The question of which record label released which Beatles single, the note upon which we ended last week’s Beatle post, is something geeks enjoy sorting out 50 years after the fact, but the average fan, going breathlessly to his or her local record store during those fevered days of 1964, could not have cared less.
Just as they dominated Billboard in April, the Beatles ruled Cash Box, too: on the chart of April 4, the Beatles held the top five spots and 12 out of 100, albeit in a different order than in Billboard. At KQV in Pittsburgh, the Beatles held the top 10 spots, and all were listed as co-Number Ones. At CHUM in Toronto, they had eight of the top 12; at “WA-Beatle-C” in New York, as the station billed itself during the Beatles’ February visit, five of the top 10; at WLS in Chicago, the Beatles had held the top four spots a couple of weeks before. The week of April 4, the Beatles also had the top two albums on the Billboard chart, and topped several charts in Britain and around the world. It’s frequently mentioned on the web that they had nine of the top 10 in Australia, but I can’t find a chart that shows it.
Although scoring the whole top five remains the greatest feat of dominance in American chart history, it was neither the first nor the last time an artist would hold more than one place at the top. Elvis had done it in 1956 with “Hound Dog/Don’t Be Cruel” and “Love Me Tender.” The Bee Gees would do it in 1978, when “Night Fever” and “Stayin’ Alive” sat at #1 and #2. That same week, “Emotion” by Samantha Sang, written, produced, and featuring background vocals by the Bee Gees, sat at #3, while Andy Gibb’s “Love Is Thicker Than Water” held the #5 position. (In my view, that makes the Bee Gees second to the Beatles in this particular category.) Since 2002, and a change in chart methodology that counts paid digital downloads as well as purchased pieces of plastic, taking the top two spots has been done fairly often. Wikipedia sums it up nicely here. But take note: nobody’s ever managed the top three, let alone five.

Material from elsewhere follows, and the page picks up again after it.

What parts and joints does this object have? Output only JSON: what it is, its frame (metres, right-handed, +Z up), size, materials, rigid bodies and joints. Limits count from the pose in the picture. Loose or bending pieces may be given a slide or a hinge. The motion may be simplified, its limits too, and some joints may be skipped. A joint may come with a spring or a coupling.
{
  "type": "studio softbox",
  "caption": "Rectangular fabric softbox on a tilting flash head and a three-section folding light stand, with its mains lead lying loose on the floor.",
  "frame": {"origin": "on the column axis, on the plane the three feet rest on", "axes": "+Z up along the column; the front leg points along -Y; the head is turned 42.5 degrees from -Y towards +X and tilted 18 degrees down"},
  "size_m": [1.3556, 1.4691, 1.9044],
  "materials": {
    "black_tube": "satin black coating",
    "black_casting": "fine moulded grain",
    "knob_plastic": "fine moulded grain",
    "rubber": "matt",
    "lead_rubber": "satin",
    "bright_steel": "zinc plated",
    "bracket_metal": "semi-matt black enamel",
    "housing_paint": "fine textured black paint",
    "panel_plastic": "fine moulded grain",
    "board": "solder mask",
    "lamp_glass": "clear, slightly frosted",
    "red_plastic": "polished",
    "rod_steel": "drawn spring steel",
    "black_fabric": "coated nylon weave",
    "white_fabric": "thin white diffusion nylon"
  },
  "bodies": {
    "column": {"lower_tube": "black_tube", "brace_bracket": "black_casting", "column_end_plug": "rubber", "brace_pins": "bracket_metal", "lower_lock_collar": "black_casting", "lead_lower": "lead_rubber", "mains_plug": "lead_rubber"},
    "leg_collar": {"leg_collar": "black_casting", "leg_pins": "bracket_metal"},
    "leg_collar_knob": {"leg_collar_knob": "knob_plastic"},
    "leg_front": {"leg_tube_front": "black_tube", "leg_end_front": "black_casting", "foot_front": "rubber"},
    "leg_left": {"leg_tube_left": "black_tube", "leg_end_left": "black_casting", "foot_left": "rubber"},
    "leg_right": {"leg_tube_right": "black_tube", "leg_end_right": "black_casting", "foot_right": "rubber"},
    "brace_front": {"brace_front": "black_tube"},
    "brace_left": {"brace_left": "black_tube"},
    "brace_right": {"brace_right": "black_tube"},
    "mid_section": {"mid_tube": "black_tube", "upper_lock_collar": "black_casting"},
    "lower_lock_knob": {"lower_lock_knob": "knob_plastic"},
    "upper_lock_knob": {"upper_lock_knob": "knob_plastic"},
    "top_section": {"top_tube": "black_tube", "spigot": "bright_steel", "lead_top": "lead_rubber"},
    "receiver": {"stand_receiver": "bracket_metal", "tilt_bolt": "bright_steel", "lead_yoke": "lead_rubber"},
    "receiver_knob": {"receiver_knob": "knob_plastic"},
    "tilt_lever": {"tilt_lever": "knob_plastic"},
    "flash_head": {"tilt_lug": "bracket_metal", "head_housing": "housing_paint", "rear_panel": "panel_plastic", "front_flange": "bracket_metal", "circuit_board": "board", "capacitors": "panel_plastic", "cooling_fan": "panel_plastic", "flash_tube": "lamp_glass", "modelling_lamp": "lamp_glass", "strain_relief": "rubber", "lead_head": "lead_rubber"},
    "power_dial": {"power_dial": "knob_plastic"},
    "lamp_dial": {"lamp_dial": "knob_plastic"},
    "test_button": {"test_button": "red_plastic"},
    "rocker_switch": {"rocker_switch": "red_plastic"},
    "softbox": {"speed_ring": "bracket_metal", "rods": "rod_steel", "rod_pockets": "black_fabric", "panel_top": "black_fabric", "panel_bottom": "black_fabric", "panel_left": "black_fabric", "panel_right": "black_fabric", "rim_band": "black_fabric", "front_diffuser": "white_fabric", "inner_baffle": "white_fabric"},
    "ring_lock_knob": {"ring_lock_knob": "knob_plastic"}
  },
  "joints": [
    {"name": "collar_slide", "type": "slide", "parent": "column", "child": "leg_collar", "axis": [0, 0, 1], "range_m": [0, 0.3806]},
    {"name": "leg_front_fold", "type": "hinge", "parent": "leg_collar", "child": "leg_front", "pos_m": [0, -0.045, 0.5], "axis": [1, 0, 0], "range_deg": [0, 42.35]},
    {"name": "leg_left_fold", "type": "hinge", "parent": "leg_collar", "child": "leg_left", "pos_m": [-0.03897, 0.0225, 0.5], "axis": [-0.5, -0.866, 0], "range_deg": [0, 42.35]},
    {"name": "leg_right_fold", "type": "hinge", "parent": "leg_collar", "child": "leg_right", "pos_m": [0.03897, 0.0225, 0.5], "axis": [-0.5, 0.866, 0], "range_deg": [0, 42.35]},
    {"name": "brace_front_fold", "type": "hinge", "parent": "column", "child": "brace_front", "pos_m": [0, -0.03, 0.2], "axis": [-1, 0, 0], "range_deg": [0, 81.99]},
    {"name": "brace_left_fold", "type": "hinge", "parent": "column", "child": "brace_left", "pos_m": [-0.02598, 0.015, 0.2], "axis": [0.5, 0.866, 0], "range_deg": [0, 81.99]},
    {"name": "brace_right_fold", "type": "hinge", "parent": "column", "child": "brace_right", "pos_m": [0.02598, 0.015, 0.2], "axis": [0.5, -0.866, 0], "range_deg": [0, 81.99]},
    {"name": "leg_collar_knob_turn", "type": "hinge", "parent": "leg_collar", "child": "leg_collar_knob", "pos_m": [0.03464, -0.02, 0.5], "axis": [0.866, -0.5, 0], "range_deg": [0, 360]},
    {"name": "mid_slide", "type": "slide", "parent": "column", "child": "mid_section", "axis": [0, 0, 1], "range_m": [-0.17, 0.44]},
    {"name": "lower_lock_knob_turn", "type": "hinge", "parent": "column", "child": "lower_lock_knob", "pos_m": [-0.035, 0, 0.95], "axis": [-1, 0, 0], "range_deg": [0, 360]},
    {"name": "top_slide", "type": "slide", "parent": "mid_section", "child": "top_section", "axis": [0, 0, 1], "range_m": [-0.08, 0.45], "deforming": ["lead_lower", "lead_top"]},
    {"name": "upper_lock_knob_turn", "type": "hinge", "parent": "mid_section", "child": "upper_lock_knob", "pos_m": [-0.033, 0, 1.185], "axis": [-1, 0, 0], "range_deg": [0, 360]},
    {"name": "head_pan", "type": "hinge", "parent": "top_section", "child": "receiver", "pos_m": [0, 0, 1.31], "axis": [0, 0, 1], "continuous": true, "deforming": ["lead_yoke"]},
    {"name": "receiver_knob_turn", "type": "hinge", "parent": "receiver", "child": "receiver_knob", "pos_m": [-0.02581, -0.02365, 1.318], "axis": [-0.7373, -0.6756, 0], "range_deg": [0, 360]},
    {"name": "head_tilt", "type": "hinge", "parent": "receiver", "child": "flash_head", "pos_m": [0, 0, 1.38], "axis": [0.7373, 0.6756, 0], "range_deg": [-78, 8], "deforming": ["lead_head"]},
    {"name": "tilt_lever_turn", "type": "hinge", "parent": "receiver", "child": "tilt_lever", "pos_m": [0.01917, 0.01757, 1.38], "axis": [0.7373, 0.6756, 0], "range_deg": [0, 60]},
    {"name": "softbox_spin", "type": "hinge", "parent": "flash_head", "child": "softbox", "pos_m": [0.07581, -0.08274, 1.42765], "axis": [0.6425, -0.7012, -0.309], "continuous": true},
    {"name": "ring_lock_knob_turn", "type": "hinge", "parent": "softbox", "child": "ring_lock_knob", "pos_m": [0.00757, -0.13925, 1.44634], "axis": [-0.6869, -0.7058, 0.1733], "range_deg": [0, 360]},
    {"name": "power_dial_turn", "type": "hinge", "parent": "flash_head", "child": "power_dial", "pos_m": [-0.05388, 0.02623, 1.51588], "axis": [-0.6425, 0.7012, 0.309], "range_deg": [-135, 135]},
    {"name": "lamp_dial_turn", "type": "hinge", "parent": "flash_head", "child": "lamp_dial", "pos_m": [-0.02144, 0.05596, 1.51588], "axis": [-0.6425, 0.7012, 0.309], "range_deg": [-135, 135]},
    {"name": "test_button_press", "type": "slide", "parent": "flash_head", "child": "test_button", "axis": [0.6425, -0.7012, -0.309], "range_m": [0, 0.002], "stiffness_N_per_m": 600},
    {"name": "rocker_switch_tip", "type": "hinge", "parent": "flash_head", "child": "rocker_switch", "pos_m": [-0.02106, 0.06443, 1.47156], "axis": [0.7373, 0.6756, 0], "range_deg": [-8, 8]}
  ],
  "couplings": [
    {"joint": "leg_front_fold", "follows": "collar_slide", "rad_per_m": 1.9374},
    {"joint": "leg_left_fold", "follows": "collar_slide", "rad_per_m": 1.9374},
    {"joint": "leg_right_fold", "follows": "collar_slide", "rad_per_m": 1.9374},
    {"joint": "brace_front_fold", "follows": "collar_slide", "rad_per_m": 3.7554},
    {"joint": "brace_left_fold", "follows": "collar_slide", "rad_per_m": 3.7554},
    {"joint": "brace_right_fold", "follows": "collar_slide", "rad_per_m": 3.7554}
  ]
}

Those changes in methodology have rendered the leap taken by “Can’t Buy Me Love” to the top spot on April 4, 1964, from #27 to #1, far less impressive. In 1998, “The Boy Is Mine” by Brandy and Monica went from #28 to #1; since the methodology change of 2002, bigger leaps are relatively commonplace. Just since 2007, 11 records have taken leaps of at least 52 places to the #1 position, including a 97-to-1 leap for Kelly Clarkson’s “My World Would Suck Without You” back in 2009. Since 1995, 21 records have actually debuted on the Hot 100 at #1.
I can gas on about this for a lot longer than you’d care to read about it, so I’ll wrap up here with one last observation: Given that nobody, even in a marketplace where the record-charting methodology is much more precise and up-to-the-minute, has come especially close to equaling what the Beatles did in 1964, their mark for chart dominance, set 50 years ago, is going to last until the end of time.